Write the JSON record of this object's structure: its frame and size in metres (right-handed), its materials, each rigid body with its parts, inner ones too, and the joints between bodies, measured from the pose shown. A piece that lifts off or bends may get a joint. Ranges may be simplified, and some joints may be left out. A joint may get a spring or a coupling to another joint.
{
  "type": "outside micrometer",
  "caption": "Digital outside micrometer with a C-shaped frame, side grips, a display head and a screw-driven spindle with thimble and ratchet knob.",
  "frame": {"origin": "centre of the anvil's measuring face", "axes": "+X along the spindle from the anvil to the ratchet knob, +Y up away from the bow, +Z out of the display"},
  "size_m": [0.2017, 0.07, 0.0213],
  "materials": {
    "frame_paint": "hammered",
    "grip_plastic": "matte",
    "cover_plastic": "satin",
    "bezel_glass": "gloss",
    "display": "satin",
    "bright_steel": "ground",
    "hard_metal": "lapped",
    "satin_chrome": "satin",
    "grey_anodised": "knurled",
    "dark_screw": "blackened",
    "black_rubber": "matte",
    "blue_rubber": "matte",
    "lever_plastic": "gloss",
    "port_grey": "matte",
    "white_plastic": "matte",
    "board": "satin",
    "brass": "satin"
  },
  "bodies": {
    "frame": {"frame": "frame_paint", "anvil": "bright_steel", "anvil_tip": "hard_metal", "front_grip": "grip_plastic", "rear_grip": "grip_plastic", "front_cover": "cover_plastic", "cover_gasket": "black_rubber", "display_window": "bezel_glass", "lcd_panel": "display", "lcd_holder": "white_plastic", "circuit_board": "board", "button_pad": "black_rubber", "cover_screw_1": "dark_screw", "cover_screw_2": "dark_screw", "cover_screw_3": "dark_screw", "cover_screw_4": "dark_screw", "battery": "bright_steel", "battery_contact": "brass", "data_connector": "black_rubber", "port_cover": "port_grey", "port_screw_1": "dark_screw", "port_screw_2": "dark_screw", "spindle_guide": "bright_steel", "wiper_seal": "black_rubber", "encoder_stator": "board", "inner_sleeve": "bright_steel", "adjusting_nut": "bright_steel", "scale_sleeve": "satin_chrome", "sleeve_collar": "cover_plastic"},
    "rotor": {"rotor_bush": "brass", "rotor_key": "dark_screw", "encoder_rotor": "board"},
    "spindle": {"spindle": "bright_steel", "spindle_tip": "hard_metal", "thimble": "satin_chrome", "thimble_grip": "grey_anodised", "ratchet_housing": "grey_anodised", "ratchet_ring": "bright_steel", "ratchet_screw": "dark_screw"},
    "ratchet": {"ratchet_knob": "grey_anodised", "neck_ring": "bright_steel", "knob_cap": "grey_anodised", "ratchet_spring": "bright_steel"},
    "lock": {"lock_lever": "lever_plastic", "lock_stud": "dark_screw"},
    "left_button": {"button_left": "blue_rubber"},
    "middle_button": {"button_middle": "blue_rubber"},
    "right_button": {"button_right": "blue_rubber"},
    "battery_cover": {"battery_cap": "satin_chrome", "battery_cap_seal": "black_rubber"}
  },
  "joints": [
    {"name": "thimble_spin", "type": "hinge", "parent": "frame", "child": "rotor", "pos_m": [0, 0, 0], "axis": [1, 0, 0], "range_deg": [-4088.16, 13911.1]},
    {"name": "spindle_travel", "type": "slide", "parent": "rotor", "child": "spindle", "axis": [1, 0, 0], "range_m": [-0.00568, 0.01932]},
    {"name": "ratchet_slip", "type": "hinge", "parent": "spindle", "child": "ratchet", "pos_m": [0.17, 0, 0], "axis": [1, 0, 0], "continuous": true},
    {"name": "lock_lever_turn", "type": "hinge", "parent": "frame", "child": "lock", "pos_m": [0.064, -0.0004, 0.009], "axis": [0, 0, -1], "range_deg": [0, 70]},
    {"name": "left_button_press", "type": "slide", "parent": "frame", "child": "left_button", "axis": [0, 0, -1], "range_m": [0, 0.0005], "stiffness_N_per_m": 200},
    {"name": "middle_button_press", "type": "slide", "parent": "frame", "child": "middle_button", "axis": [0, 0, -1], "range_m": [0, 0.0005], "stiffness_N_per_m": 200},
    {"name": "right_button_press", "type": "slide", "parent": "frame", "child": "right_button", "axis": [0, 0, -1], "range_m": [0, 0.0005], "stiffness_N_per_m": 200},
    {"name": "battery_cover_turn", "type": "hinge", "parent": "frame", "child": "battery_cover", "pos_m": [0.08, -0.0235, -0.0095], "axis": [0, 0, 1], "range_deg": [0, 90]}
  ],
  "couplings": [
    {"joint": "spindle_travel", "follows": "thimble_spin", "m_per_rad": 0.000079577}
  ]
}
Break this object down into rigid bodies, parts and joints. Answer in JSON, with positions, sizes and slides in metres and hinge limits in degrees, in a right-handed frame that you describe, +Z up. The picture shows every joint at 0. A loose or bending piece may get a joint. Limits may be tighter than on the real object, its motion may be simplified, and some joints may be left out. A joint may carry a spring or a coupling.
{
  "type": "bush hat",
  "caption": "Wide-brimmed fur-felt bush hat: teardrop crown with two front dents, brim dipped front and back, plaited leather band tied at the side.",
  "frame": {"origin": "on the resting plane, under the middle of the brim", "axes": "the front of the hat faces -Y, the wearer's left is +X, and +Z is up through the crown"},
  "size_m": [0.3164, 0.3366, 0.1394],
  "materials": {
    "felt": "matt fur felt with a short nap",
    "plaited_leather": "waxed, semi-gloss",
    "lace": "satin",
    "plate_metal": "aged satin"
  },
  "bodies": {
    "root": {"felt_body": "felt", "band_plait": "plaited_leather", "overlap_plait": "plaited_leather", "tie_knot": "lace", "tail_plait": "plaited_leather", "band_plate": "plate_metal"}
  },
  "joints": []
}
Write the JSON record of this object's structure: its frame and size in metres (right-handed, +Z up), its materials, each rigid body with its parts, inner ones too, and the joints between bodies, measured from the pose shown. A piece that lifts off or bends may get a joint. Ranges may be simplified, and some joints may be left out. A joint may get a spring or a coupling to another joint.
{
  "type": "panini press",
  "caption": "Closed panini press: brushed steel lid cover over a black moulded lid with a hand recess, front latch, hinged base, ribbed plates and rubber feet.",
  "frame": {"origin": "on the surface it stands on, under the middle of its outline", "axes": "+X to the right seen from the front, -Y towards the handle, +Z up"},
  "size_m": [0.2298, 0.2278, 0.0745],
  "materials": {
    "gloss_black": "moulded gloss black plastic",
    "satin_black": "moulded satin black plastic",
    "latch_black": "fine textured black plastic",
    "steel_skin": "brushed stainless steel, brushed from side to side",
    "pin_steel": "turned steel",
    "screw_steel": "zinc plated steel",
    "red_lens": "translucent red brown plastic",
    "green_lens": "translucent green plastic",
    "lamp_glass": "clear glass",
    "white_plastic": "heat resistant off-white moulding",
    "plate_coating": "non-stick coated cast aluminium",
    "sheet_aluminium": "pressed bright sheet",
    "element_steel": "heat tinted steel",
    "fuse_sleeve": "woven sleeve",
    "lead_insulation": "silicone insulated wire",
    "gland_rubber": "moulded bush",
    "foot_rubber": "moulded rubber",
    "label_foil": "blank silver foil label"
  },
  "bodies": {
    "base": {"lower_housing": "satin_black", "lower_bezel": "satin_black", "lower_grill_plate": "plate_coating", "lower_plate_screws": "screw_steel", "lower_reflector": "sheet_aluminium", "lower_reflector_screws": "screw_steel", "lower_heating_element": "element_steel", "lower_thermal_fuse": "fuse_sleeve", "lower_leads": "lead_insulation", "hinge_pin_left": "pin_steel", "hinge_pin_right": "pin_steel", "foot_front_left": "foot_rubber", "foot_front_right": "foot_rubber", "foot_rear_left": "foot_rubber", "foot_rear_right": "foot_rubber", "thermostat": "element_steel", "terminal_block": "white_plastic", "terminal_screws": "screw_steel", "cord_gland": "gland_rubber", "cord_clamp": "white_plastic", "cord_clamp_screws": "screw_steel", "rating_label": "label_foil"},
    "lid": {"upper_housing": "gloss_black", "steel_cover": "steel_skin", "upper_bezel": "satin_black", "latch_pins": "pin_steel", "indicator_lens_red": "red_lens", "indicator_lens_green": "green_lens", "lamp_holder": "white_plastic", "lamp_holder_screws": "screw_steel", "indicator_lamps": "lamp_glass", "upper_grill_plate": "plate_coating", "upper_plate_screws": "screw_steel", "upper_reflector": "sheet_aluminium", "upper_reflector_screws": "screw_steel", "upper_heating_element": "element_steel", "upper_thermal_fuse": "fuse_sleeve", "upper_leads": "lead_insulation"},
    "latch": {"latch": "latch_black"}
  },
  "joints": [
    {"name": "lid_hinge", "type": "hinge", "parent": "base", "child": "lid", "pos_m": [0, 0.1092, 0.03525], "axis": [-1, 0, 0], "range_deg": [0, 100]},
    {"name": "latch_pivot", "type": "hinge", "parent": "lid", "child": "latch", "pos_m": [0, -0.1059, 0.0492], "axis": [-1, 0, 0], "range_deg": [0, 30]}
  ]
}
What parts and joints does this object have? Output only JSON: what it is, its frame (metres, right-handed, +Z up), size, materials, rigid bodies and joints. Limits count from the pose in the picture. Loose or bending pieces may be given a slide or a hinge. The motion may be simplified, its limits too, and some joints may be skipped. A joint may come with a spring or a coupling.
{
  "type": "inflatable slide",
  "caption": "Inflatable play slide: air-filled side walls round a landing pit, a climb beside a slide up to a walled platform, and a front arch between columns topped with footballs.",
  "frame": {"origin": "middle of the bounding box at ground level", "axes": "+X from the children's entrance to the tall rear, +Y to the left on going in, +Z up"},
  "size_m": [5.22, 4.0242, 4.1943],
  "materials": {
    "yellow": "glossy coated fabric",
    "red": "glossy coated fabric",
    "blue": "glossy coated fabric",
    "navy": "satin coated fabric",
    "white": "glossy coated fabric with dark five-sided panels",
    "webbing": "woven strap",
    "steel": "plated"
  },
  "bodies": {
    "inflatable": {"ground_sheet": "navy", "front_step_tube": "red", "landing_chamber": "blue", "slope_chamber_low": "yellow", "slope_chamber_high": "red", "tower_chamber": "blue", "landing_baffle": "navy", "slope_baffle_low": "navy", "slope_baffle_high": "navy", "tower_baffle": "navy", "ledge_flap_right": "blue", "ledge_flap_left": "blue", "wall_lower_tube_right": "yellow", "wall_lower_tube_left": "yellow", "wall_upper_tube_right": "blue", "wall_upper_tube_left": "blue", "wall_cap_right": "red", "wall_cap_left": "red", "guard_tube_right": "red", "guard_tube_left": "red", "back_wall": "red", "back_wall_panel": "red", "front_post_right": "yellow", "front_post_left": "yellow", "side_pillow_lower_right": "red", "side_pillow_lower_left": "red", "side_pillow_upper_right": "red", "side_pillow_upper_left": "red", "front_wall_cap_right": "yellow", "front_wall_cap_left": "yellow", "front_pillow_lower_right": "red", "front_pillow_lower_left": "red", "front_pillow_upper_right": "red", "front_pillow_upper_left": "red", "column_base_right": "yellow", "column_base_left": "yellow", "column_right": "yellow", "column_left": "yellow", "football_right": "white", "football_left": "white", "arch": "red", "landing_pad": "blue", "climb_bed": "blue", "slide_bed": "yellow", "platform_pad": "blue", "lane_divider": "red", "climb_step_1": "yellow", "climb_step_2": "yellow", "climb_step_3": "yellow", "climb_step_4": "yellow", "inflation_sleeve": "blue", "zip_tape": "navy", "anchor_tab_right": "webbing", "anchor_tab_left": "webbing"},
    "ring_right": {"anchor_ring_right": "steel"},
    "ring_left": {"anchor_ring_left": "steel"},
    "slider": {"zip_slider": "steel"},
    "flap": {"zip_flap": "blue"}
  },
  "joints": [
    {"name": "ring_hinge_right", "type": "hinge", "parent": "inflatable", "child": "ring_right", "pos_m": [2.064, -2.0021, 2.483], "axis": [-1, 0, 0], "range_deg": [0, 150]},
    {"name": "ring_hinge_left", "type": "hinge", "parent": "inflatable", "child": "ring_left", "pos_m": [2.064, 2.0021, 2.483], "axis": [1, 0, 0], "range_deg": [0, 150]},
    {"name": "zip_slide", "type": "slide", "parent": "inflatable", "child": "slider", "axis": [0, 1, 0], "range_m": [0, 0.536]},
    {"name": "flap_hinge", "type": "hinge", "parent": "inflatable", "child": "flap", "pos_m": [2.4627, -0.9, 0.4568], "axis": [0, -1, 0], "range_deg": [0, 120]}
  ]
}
= = =
Task to carry out:
Return every line holding the word "bends" from the records.

Exercise solution:
Write the JSON record of this object's structure: its frame and size in metres (right-handed), its materials, each rigid body with its parts, inner ones too, and the joints between bodies, measured from the pose shown. A piece that lifts off or bends may get a joint. Ranges may be simplified, and some joints may be left out. A joint may get a spring or a coupling to another joint.
Write the JSON record of this object's structure: its frame and size in metres (right-handed, +Z up), its materials, each rigid body with its parts, inner ones too, and the joints between bodies, measured from the pose shown. A piece that lifts off or bends may get a joint. Ranges may be simplified, and some joints may be left out. A joint may get a spring or a coupling to another joint.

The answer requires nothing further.